Posted: Mon Apr 07, 2008 1:09 pm
by gooni
Yes, it's a very good idea and controlling these 'costs' of doing business certainly adds to your bottom line and separates the pros from the amateurs. Pulling it off successfully and automatically is a different story - it takes both excellent programming skills and good technical knowledge and hardware to get that kind of millisecond control over your system.

Posted: Mon Apr 07, 2008 2:40 pm
by greaterreturn
Thanks gooni, I agree with that in general. But I personally deal with far more challenging technical and performance issues in my day job. Writing the code for a trading system is the least difficult part from my perspective. It's finding and testing profitable rules that prove most challenging.

Interesting that you mention hardware. That's my weak point at the moment. Running this strategy from my home PC will be untenable over time even with a DSL connection since it has outages on occasion.
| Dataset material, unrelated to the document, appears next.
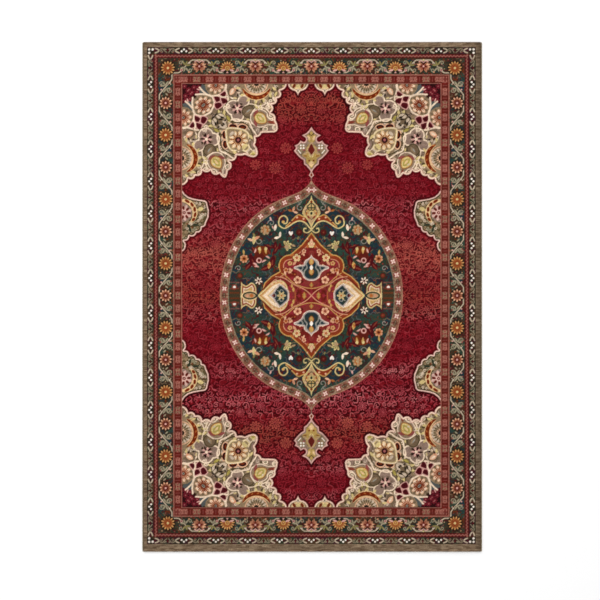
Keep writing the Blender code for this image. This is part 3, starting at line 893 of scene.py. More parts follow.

I clearly need a dedicated server. I've only priced rackspace.com so far and they want $350 a month. But they guarantee (and delivery) 100% network uptime and monitor the PC to make sure everything is running.

Any suggestions anyone?

I'm used to Linux/Unix hosting prices--much more affordable. But the MB Trading API and NinjaTrader only run under Windows. So I need a dedicated XP server.